§ DATA SHOWN:
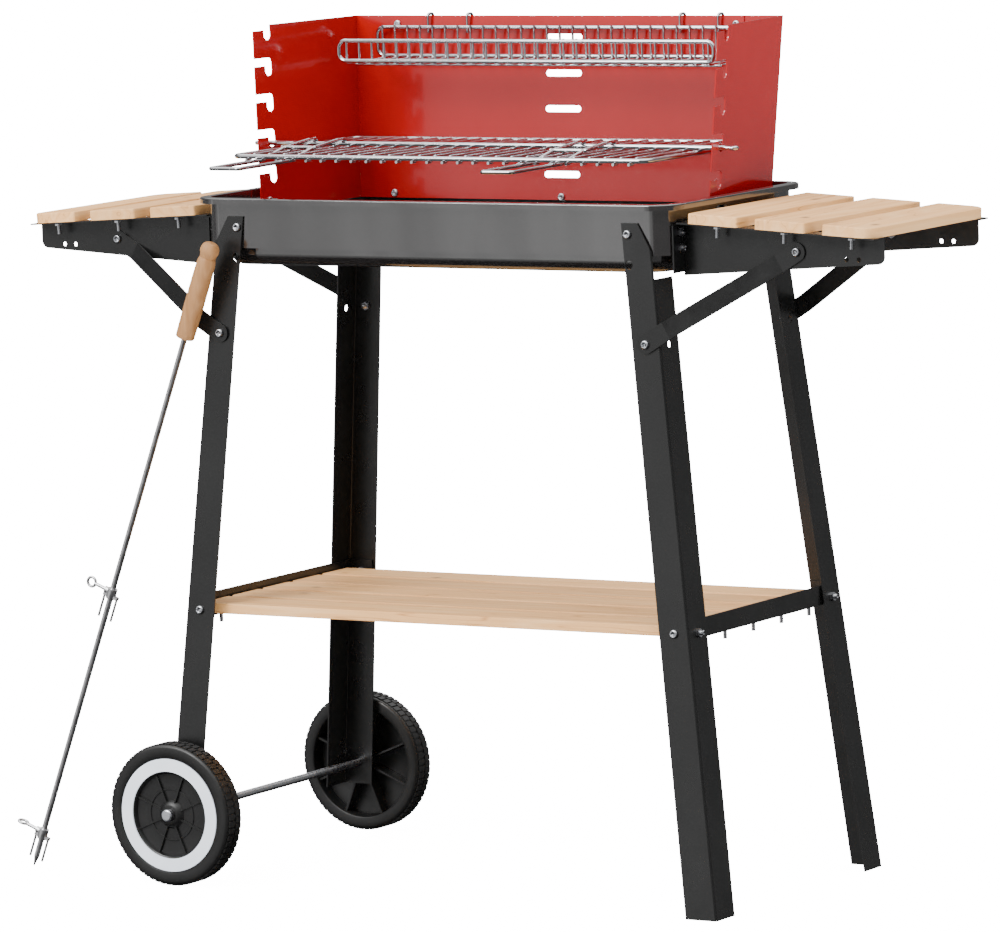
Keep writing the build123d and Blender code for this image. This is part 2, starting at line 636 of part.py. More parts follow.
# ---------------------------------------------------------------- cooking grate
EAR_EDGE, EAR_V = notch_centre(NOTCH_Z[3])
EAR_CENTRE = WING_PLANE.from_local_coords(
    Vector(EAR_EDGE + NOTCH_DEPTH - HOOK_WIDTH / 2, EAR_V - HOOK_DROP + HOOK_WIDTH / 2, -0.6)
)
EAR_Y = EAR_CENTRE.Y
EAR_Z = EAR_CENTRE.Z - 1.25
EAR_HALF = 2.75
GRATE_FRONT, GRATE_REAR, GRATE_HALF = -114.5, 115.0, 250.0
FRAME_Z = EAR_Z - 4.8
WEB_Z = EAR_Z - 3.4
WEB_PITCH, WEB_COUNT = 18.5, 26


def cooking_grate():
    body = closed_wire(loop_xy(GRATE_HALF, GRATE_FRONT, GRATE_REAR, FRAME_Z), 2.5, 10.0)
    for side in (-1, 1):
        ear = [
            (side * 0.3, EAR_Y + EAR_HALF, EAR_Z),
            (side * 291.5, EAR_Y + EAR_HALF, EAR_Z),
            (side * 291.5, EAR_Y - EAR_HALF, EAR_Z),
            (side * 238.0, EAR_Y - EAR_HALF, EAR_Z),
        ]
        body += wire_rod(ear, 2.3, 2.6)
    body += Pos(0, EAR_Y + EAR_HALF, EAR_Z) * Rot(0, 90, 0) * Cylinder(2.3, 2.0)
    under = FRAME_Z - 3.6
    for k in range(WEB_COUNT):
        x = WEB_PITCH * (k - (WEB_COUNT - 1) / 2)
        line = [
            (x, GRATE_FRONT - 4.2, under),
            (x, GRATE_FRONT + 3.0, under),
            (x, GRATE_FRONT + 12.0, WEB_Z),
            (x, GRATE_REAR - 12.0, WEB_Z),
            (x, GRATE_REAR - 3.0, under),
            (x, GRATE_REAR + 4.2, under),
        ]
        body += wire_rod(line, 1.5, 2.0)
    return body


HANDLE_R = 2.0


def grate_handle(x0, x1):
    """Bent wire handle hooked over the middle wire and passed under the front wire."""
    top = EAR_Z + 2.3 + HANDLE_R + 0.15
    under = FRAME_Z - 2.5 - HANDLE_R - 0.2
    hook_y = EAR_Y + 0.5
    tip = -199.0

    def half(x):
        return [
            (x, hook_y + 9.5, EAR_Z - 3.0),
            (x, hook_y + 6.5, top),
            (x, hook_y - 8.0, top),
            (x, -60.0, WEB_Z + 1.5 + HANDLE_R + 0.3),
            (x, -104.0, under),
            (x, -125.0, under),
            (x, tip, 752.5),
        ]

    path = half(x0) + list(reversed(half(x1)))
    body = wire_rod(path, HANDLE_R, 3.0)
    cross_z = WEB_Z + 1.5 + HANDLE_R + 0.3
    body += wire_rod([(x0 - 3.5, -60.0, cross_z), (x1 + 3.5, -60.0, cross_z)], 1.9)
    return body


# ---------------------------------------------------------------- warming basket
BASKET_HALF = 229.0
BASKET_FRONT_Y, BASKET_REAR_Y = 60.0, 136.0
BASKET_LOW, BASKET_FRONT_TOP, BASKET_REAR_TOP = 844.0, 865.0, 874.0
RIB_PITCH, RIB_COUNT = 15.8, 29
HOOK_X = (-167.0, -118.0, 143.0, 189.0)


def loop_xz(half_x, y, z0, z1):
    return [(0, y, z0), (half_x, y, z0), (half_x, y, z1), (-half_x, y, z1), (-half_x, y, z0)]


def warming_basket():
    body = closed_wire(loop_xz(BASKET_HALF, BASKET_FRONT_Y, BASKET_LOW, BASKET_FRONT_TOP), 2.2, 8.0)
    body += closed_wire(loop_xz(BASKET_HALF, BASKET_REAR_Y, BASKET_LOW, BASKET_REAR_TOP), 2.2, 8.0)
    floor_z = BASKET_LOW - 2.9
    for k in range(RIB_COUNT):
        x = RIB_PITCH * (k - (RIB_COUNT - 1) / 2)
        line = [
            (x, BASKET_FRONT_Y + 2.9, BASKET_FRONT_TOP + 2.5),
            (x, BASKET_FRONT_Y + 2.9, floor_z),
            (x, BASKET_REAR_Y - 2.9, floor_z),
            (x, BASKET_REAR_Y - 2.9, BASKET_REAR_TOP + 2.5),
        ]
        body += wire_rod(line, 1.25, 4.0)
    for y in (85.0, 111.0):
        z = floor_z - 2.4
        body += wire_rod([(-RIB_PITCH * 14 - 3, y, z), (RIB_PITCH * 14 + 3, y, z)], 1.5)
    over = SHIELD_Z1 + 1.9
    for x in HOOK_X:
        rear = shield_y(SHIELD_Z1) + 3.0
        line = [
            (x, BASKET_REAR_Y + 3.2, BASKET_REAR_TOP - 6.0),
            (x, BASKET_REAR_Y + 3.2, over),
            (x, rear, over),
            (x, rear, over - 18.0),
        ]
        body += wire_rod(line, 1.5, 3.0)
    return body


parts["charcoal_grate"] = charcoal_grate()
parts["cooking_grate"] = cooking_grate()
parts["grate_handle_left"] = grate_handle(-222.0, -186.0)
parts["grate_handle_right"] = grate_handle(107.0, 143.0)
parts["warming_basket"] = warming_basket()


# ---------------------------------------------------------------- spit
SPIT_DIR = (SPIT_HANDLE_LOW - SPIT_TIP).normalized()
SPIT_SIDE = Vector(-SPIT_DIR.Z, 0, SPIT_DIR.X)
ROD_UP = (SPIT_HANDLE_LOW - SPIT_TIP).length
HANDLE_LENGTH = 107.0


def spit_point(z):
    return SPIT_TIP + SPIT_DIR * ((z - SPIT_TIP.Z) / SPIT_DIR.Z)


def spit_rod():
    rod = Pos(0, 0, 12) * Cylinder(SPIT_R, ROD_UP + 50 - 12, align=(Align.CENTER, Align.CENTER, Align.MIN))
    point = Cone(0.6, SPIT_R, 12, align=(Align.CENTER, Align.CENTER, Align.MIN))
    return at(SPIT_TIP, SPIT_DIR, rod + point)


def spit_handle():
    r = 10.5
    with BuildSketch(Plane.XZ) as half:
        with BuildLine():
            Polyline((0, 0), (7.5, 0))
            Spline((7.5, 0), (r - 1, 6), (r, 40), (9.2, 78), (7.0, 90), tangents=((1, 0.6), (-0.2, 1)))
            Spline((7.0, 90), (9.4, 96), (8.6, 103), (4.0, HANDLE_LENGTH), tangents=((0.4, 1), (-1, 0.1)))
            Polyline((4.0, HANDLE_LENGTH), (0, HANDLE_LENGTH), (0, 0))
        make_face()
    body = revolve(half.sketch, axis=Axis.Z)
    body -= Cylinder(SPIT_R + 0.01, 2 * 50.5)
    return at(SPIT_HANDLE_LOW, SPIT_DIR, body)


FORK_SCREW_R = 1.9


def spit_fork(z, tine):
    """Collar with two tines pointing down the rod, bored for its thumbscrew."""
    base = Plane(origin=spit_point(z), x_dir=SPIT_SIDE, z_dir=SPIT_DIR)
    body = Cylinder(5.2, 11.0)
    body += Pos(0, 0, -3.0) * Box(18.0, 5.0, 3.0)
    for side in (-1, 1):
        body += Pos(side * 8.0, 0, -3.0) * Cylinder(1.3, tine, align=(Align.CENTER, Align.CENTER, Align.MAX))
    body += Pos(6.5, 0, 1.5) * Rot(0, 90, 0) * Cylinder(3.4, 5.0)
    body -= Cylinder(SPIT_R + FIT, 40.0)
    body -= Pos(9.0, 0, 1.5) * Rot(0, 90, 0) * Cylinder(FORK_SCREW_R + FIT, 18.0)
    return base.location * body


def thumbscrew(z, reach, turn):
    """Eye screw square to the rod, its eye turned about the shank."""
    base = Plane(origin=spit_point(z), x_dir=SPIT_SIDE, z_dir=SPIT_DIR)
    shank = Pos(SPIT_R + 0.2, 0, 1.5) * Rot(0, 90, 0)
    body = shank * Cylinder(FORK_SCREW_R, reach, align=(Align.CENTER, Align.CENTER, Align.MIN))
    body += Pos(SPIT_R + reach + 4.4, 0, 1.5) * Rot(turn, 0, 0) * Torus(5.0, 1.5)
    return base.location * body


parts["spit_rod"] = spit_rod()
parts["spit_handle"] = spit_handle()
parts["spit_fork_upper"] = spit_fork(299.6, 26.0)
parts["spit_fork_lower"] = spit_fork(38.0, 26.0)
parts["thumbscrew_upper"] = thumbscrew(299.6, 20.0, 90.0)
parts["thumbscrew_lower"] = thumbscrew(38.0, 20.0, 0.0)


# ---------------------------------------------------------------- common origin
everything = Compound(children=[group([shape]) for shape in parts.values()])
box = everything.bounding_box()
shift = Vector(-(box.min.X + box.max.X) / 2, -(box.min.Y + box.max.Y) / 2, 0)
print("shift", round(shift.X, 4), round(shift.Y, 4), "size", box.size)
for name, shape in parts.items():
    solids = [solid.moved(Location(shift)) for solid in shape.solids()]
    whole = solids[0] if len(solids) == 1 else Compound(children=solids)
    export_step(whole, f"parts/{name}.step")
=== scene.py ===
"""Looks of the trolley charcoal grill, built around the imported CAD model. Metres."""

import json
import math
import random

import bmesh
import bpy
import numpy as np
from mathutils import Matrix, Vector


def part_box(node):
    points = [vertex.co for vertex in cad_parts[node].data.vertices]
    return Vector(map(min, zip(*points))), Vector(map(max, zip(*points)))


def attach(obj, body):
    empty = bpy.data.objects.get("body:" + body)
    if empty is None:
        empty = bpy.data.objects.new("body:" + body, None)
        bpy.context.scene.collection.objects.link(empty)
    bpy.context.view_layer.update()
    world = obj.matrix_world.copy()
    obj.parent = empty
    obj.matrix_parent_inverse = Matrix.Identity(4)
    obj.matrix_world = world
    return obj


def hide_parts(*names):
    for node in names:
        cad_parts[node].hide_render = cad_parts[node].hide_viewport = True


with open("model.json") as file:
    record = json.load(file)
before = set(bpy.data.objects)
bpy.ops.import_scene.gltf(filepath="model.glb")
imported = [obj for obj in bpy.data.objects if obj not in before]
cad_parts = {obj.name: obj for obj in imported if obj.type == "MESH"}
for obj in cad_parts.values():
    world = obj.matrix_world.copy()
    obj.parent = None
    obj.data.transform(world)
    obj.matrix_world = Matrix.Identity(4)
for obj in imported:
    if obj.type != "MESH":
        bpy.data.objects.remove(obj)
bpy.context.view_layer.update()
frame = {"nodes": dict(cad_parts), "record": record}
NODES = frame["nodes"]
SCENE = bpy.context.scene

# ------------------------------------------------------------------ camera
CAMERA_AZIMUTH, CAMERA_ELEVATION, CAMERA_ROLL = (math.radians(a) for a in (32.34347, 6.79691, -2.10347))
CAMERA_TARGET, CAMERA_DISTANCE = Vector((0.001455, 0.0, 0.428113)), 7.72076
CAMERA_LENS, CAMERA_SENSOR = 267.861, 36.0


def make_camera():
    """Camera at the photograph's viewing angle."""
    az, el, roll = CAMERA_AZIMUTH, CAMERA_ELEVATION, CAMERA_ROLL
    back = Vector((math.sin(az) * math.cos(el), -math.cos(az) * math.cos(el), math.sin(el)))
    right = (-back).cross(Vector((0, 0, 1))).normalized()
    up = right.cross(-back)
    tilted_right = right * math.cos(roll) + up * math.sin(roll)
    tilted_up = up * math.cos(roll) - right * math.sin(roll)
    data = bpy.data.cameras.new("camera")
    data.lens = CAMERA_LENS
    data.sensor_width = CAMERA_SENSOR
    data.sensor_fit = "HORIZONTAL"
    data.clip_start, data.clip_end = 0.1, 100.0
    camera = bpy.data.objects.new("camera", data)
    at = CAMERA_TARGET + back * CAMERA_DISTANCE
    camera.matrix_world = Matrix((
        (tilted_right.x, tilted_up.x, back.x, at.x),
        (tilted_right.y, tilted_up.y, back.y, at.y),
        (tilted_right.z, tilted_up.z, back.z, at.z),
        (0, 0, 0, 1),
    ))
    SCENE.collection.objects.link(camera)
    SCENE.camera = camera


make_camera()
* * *
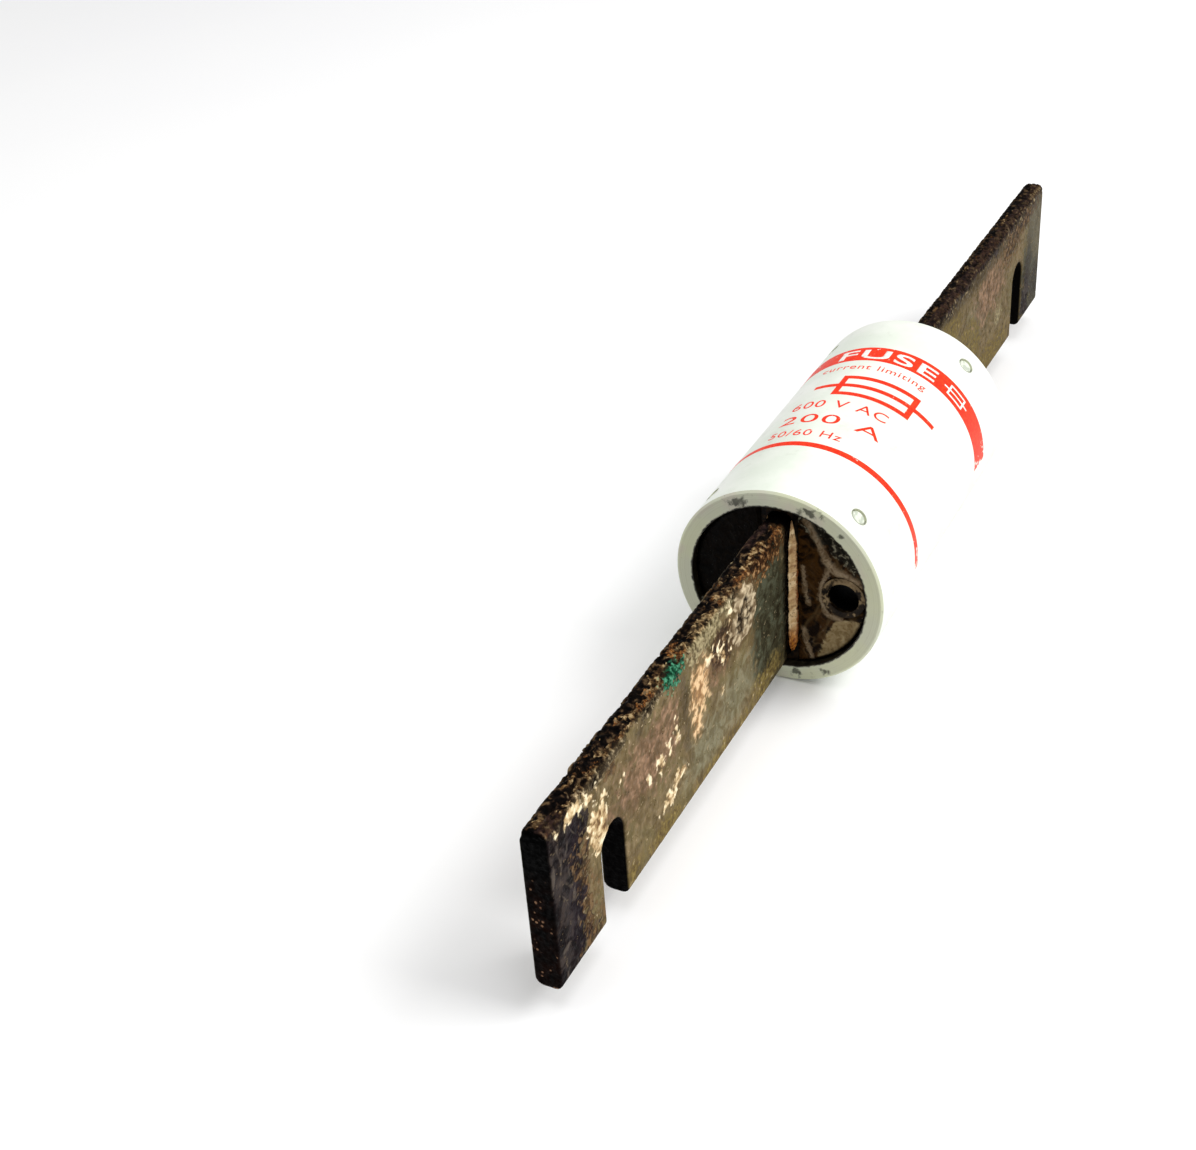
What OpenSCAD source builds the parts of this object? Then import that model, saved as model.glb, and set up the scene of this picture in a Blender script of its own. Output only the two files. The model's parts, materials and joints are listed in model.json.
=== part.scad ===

§ REQUIRED WORK: Using the material above, report each line where "json" occurs.

§ RESPONSE TO THE EXERCISE:
import json
with open("model.json") as file:
    record = json.load(file)
What OpenSCAD source builds the parts of this object? Then import that model, saved as model.glb, and set up the scene of this picture in a Blender script of its own. Output only the two files. The model's parts, materials and joints are listed in model.json.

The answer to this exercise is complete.